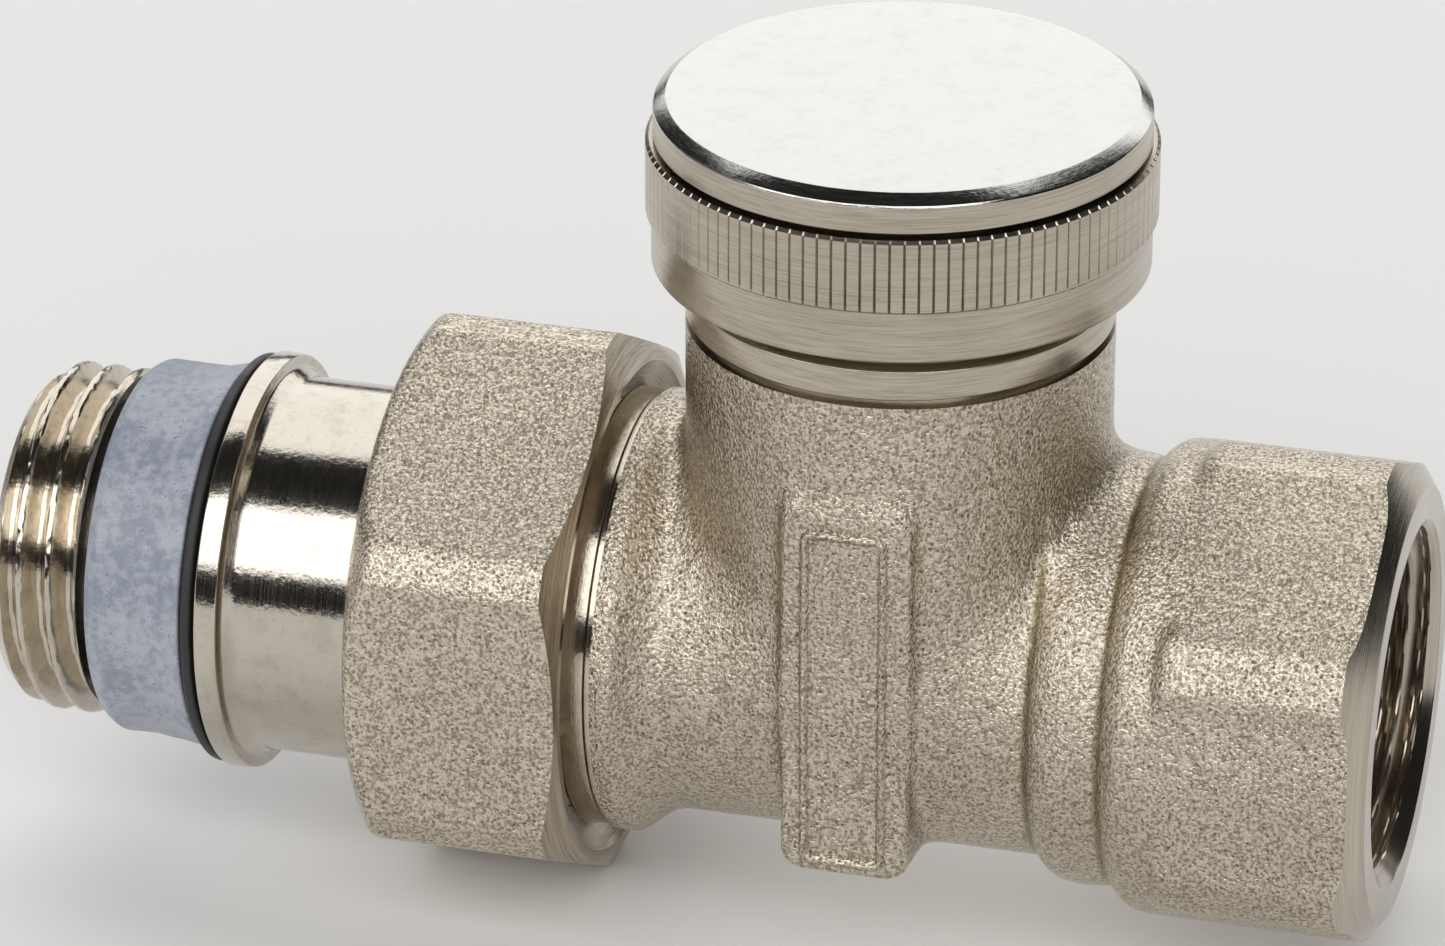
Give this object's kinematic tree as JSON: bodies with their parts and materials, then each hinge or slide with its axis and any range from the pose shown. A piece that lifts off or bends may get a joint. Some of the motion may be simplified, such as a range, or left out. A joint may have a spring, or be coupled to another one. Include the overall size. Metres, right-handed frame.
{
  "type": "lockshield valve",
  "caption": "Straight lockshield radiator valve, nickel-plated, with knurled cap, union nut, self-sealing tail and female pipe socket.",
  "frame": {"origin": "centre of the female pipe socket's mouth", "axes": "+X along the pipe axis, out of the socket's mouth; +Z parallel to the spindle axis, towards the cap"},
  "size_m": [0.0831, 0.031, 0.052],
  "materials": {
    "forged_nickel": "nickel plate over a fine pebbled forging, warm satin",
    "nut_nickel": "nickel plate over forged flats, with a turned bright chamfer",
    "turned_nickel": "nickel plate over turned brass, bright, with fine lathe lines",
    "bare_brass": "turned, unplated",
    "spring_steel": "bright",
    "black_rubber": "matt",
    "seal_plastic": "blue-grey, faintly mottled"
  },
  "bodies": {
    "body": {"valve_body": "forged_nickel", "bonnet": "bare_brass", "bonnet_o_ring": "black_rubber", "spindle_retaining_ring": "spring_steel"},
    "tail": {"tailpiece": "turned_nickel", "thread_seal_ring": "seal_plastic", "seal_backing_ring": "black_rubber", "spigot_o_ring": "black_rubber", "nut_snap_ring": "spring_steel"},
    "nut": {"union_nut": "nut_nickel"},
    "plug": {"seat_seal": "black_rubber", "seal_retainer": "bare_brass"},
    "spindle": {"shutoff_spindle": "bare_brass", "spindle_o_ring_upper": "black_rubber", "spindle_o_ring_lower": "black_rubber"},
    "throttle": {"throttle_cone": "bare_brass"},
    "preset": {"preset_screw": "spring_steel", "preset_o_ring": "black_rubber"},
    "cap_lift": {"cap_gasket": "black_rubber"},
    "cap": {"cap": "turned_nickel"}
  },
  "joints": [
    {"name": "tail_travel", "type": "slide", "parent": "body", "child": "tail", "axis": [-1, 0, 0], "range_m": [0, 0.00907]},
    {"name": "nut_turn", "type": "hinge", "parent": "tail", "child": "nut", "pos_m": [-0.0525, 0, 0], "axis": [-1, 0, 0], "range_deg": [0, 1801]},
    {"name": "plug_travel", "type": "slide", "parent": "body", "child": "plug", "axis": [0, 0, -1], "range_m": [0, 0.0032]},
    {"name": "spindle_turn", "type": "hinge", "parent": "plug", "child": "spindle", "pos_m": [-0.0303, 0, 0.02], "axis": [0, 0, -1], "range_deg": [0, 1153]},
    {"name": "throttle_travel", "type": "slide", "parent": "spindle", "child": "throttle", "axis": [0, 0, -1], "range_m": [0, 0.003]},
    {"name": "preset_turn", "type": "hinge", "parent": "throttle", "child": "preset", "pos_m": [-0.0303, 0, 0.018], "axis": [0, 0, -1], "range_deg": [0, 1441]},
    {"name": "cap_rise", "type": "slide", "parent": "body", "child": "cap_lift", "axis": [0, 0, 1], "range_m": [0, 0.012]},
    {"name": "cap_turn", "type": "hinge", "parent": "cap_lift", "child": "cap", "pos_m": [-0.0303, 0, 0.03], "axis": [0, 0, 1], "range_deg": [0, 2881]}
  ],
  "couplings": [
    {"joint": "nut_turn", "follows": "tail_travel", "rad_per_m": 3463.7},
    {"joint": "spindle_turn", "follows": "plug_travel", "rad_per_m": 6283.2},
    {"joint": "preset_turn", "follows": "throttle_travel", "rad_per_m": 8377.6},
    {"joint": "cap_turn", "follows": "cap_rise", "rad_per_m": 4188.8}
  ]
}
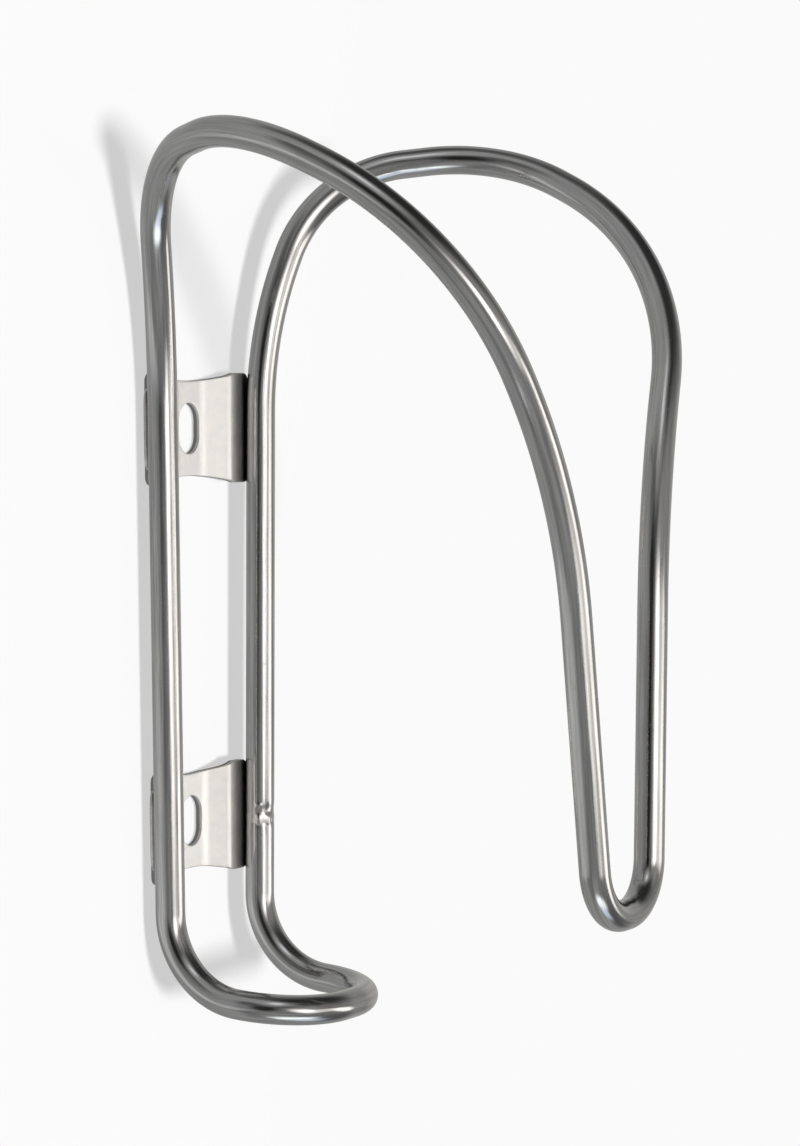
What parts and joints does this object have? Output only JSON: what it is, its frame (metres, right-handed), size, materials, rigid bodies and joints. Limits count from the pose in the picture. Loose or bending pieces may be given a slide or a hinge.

- _Task directions_: Extract all the entries word for word.

- _Reply_:
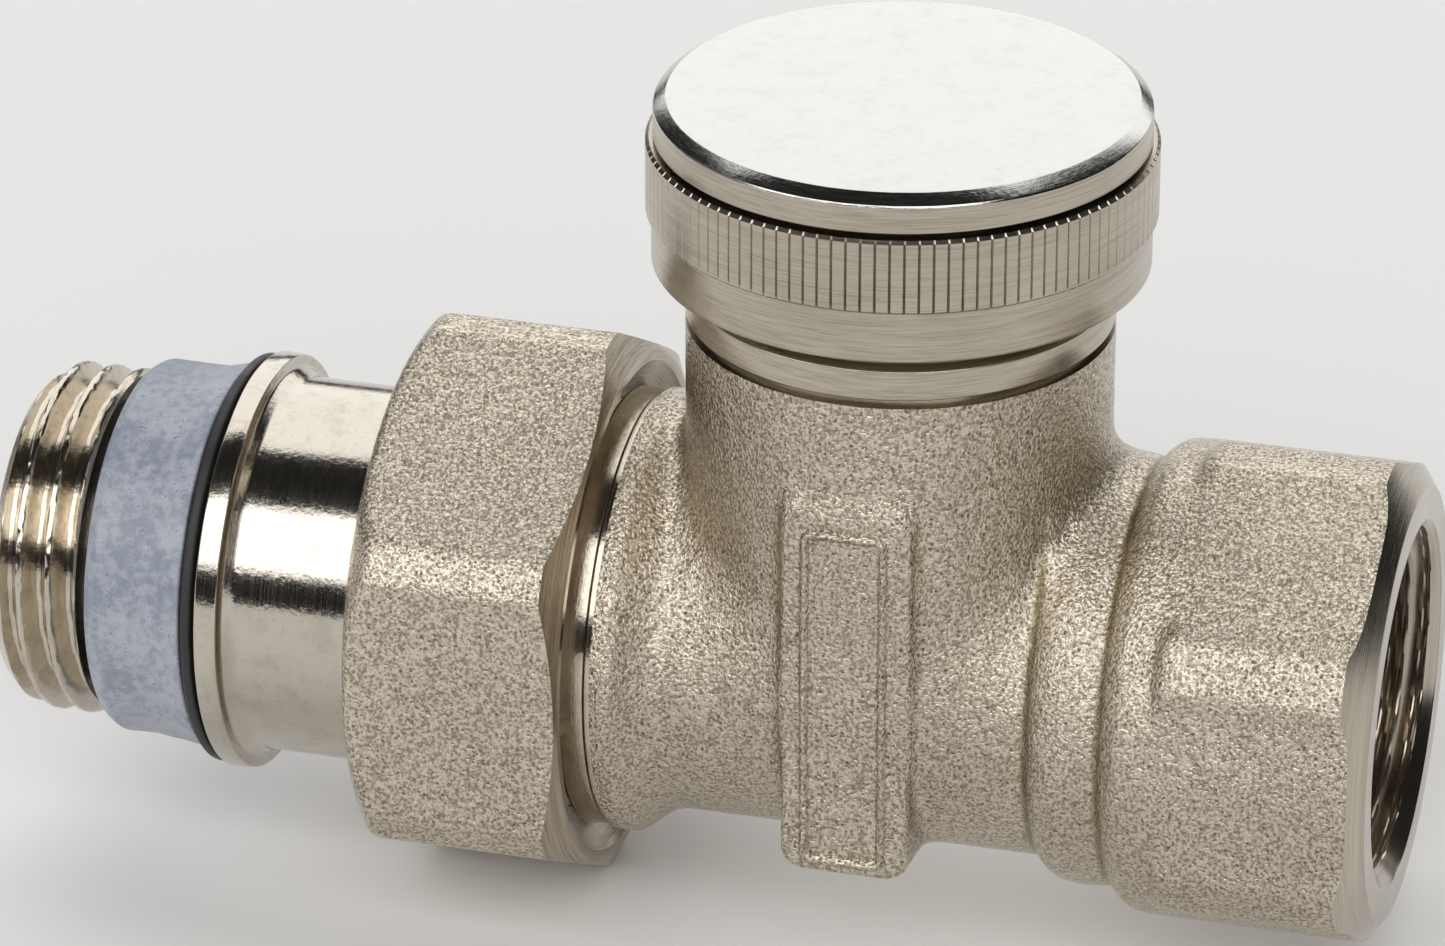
Give this object's kinematic tree as JSON: bodies with their parts and materials, then each hinge or slide with its axis and any range from the pose shown. A piece that lifts off or bends may get a joint. Some of the motion may be simplified, such as a range, or left out. A joint may have a spring, or be coupled to another one. Include the overall size. Metres, right-handed frame.
{
  "type": "lockshield valve",
  "caption": "Straight lockshield radiator valve, nickel-plated, with knurled cap, union nut, self-sealing tail and female pipe socket.",
  "frame": {"origin": "centre of the female pipe socket's mouth", "axes": "+X along the pipe axis, out of the socket's mouth; +Z parallel to the spindle axis, towards the cap"},
  "size_m": [0.0831, 0.031, 0.052],
  "materials": {
    "forged_nickel": "nickel plate over a fine pebbled forging, warm satin",
    "nut_nickel": "nickel plate over forged flats, with a turned bright chamfer",
    "turned_nickel": "nickel plate over turned brass, bright, with fine lathe lines",
    "bare_brass": "turned, unplated",
    "spring_steel": "bright",
    "black_rubber": "matt",
    "seal_plastic": "blue-grey, faintly mottled"
  },
  "bodies": {
    "body": {"valve_body": "forged_nickel", "bonnet": "bare_brass", "bonnet_o_ring": "black_rubber", "spindle_retaining_ring": "spring_steel"},
    "tail": {"tailpiece": "turned_nickel", "thread_seal_ring": "seal_plastic", "seal_backing_ring": "black_rubber", "spigot_o_ring": "black_rubber", "nut_snap_ring": "spring_steel"},
    "nut": {"union_nut": "nut_nickel"},
    "plug": {"seat_seal": "black_rubber", "seal_retainer": "bare_brass"},
    "spindle": {"shutoff_spindle": "bare_brass", "spindle_o_ring_upper": "black_rubber", "spindle_o_ring_lower": "black_rubber"},
    "throttle": {"throttle_cone": "bare_brass"},
    "preset": {"preset_screw": "spring_steel", "preset_o_ring": "black_rubber"},
    "cap_lift": {"cap_gasket": "black_rubber"},
    "cap": {"cap": "turned_nickel"}
  },
  "joints": [
    {"name": "tail_travel", "type": "slide", "parent": "body", "child": "tail", "axis": [-1, 0, 0], "range_m": [0, 0.00907]},
    {"name": "nut_turn", "type": "hinge", "parent": "tail", "child": "nut", "pos_m": [-0.0525, 0, 0], "axis": [-1, 0, 0], "range_deg": [0, 1801]},
    {"name": "plug_travel", "type": "slide", "parent": "body", "child": "plug", "axis": [0, 0, -1], "range_m": [0, 0.0032]},
    {"name": "spindle_turn", "type": "hinge", "parent": "plug", "child": "spindle", "pos_m": [-0.0303, 0, 0.02], "axis": [0, 0, -1], "range_deg": [0, 1153]},
    {"name": "throttle_travel", "type": "slide", "parent": "spindle", "child": "throttle", "axis": [0, 0, -1], "range_m": [0, 0.003]},
    {"name": "preset_turn", "type": "hinge", "parent": "throttle", "child": "preset", "pos_m": [-0.0303, 0, 0.018], "axis": [0, 0, -1], "range_deg": [0, 1441]},
    {"name": "cap_rise", "type": "slide", "parent": "body", "child": "cap_lift", "axis": [0, 0, 1], "range_m": [0, 0.012]},
    {"name": "cap_turn", "type": "hinge", "parent": "cap_lift", "child": "cap", "pos_m": [-0.0303, 0, 0.03], "axis": [0, 0, 1], "range_deg": [0, 2881]}
  ],
  "couplings": [
    {"joint": "nut_turn", "follows": "tail_travel", "rad_per_m": 3463.7},
    {"joint": "spindle_turn", "follows": "plug_travel", "rad_per_m": 6283.2},
    {"joint": "preset_turn", "follows": "throttle_travel", "rad_per_m": 8377.6},
    {"joint": "cap_turn", "follows": "cap_rise", "rad_per_m": 4188.8}
  ]
}
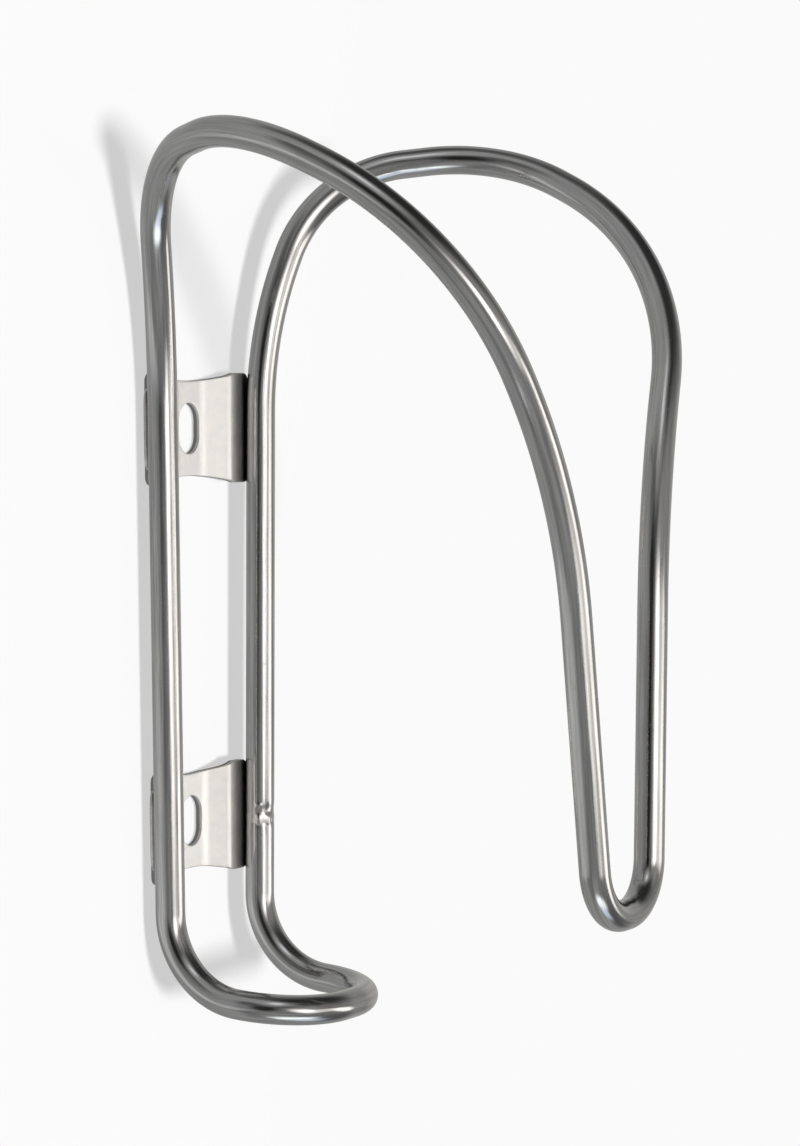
What parts and joints does this object have? Output only JSON: what it is, its frame (metres, right-handed), size, materials, rigid bodies and joints. Limits count from the pose in the picture. Loose or bending pieces may be given a slide or a hinge.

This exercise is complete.